Habe den Mut, dich deines eigenen Verstandes zu bedienen! – forderte der Philosoph Immanuel Kant vor mehr als 200 Jahren. Er hatte etwas viel von uns verlangt, aber ein wenig sollten wir ihm schon entgegenkommen. Jeder auf seine Weise. Hier die meine.
Gerald Wolf, Gastautor / 01.06.2021/ Foto: Raimond Spekking/
Wissenschaftler sind nicht Glaubenschaftler
Was glauben und was nicht? Nehmen wir mal den Glauben an den Elefantengott Ganesha oder an den menschgemachten Klimawandel.
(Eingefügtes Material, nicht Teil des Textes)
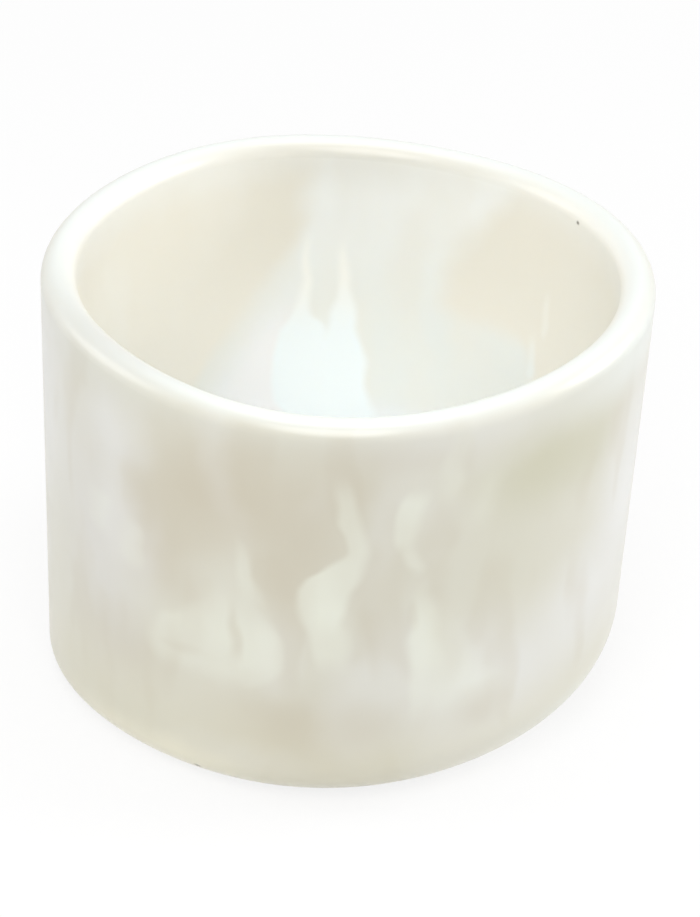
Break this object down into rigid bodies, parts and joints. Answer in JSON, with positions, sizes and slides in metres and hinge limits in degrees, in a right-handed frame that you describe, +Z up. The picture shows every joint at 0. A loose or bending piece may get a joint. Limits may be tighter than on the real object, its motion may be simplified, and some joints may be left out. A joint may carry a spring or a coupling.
{
  "type": "singing bowl",
  "caption": "Thick-walled, pearl-white singing bowl with straight sides, a full-round rim and a rounded base edge, standing on a soft ring in its underside.",
  "frame": {"origin": "centre of the rest ring's flat sole, on the surface that the bowl stands on", "axes": "+Z up along the bowl's axis; -Y is the side with the widest view in the picture; +X is to the right seen from there, on the side where the base edge has its largest rounding"},
  "size_m": [0.1506, 0.1508, 0.1141],
  "materials": {
    "bowl": "glossy, pearly, with pale flame-shaped swirls",
    "rest_ring": "matte silicone"
  },
  "bodies": {
    "ring": {"rest_ring": "rest_ring"},
    "bowl": {"bowl": "bowl"}
  },
  "joints": [
    {"name": "bowl_lift", "type": "slide", "parent": "ring", "child": "bowl", "axis": [0, 0, 1], "range_m": [0, 0.05]}
  ]
}
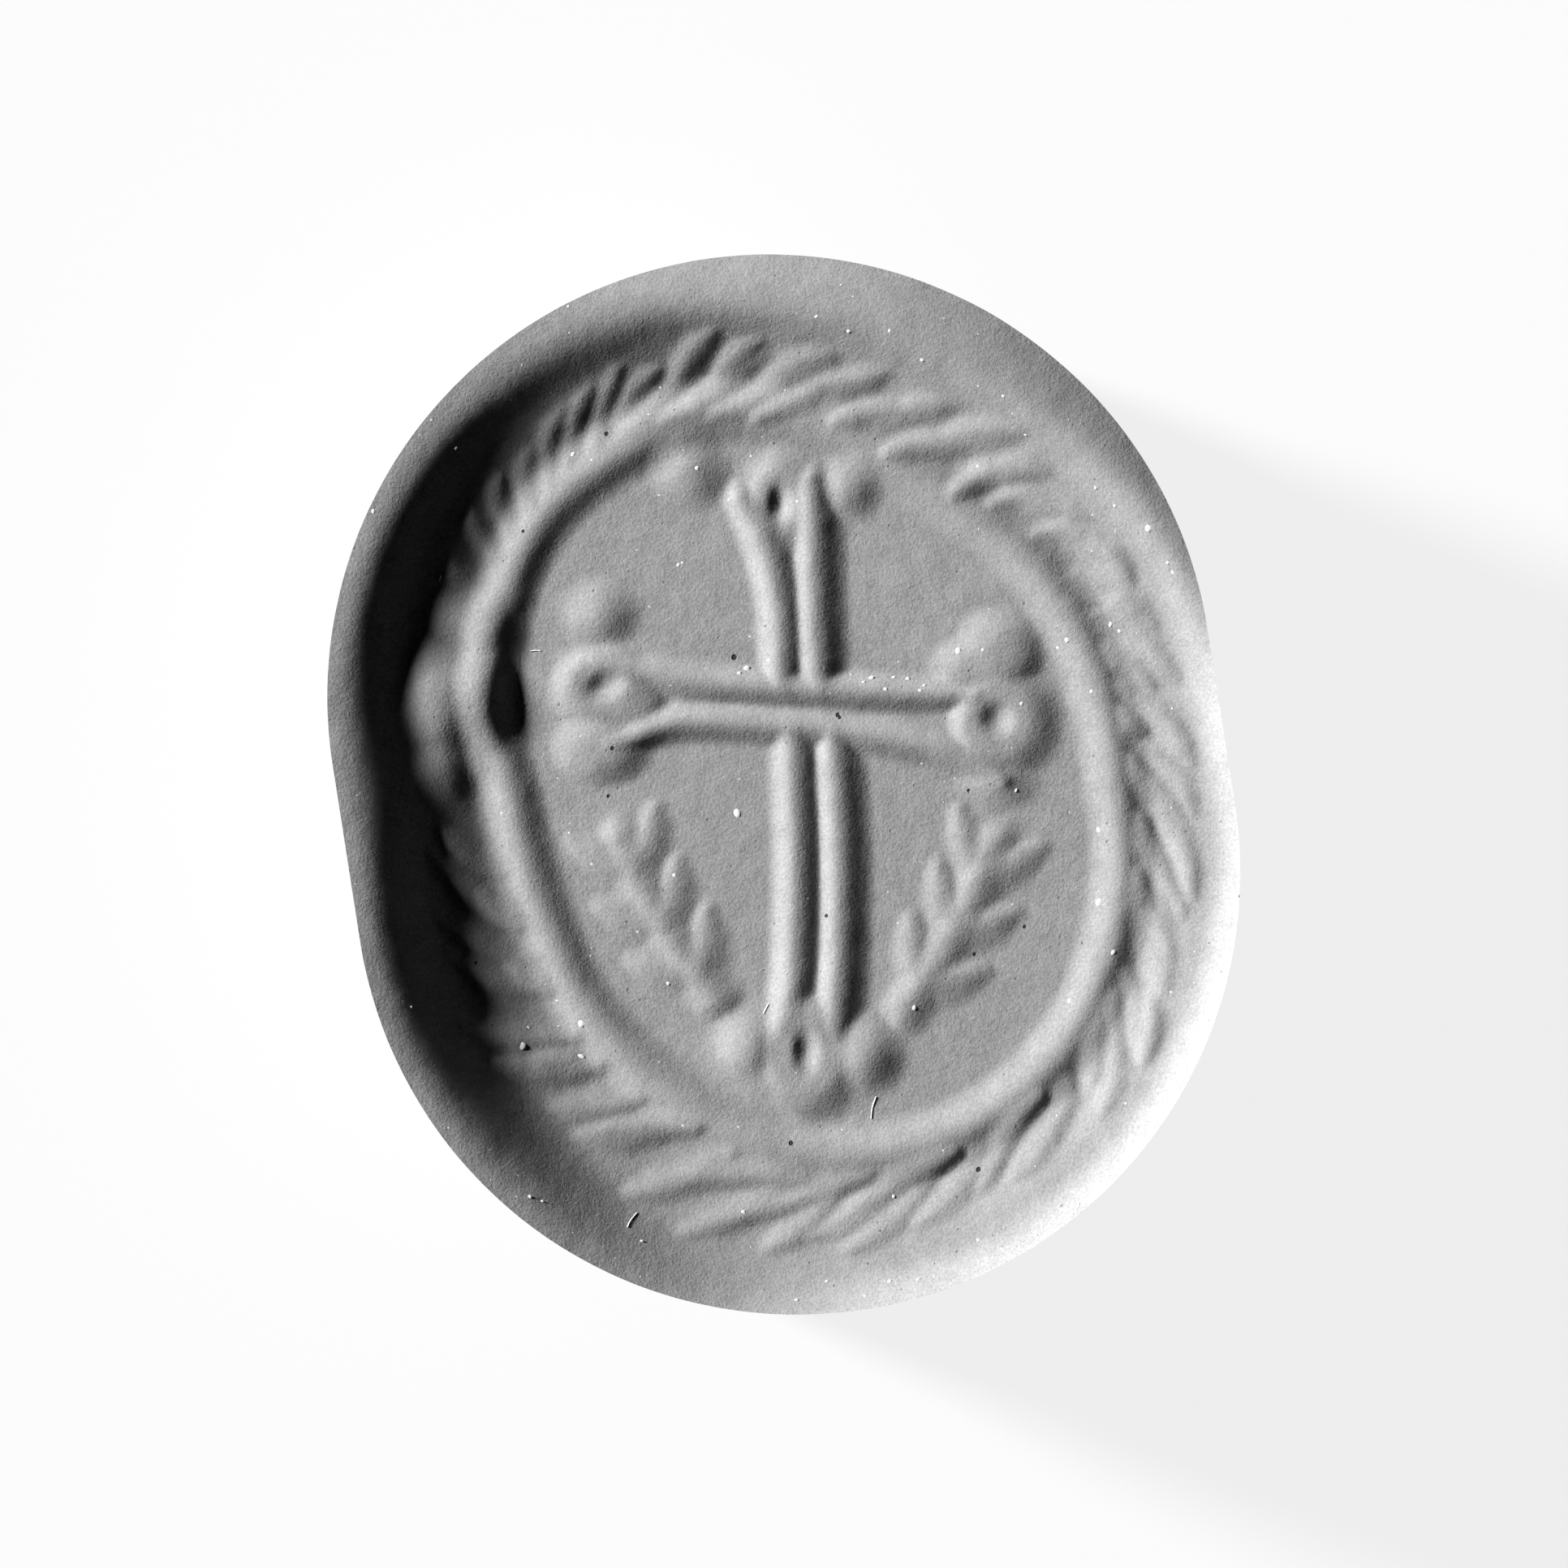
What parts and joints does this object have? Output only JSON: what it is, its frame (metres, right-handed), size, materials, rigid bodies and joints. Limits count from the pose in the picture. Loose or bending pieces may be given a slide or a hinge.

Da so viele Andere ebenfalls daran glauben, kann das nicht völlig falsch sein. Es soll Menschen geben, die an nichts glauben, noch nicht einmal an sich selbst. Notorische Skeptiker sind das. Ganz sicher zählen sie nicht zu den Glücklichsten, womöglich noch nicht einmal zu den Glücklichen. Wie glücklich hingegen Kinder schauen, die soeben vom Weihnachtsmann beschenkt worden sind, oder Schüler, wenn sie für ihren Deutsch-Aufsatz ganz unverhofft eine Eins bekommen haben.
Jedermann und jedefrau schauen glücklich drein, wenn sie sich von Anderen bestätigt wähnen oder – was ist mehr? – geliebt. Wie gut das Geliebtwerden tut. Auch dem, der die Gutgläubigkeit des Anderen gar nicht verdient. Menschen, die, im Rampenlicht stehend, gewohnt sind, dass man an sie und ihre Fähigkeiten glaubt, geben sich mitunter recht bescheiden, wenn sie bejubelt werden. Sie stehen Modell für die vielen da unten, die liebend gern mit ihnen tauschten. Mitunter führt das geradewegs in die Glaubensraserei.
So sympathisch das mit dem Glauben und der Glaubensfähigkeit ist oder scheinen mag, es gibt eine Kehrseite. Allzu viele haben an den Sozialismus geglaubt, an den nationalen der Marke Stalin oder Mao oder Hitler. Oder an den von Ulbricht und Honecker. Andere setzen stattdessen auf den Glauben an den einen alleinigen Gott. Wohl wissend, dass er, wenn er es denn tatsächlich sein sollte, Kinder verstümmelt zur Welt kommen lässt oder noch bevor sie eine Sünde begehen können, zu Kranken macht, ja, sie sterben lässt. Unverzagt wird dennoch weitergeglaubt, von so vielen. Auch an irgendwelche Chefs oder Politiker, die das wahrlich nicht verdienen.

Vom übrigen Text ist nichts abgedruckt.